A Privileged and Confidential Law School Story

by Martha Kimes

Pub Date: May 1st, 2007
ISBN: 0-7432-8838-6
Publisher: Atria

The path from LSAT to license, traced in a coming-of-age, full-of-panic-attacks memoir from a graduate of Columbia Law, class of ’97.

Fresh from the University of Wisconsin, Kimes had the notion that lawyers simply argue. Arriving at New York’s Morningside Heights with a new husband, new hairdo and much trepidation, she joined her fellow bewildered freshmen in their peculiar competition. Each aspiring counselor was a strong character, and hastily formed friendships were as likely to expire as to thrive amid the first-year terror at an institution replete with top-tier Ivy prestige. Kimes describes the fear saturating the lecture halls as cases were dissected in the ancient Socratic way. She coped by maintaining a close relationship with study outlines, casebooks, texts and hornbooks. Preparations for the first set of exams were especially stressful. Happily, things improved for our lawyer-in-training.
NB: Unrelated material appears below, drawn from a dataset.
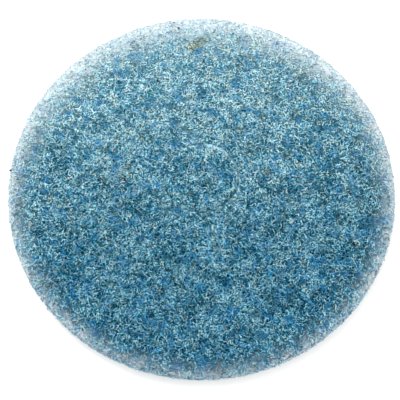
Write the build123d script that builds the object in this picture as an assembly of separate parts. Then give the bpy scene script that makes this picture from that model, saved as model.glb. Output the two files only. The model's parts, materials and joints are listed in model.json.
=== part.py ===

She nabbed a summer clerkship with a federal judge, the executive editor’s post on Columbia’s transnational law journal (though not the Law Review) and, ultimately, a job at a “Lavish Law Firm.” All that remained was the bar exam. She passed. This edgy, solipsistic narrative will help explain why Ivy League lawyers tend to have a self-reverential sense of entitlement—they picked it up in law school.

An antic case study illuminating how a lawyer is made in frisky prose infused with attitude.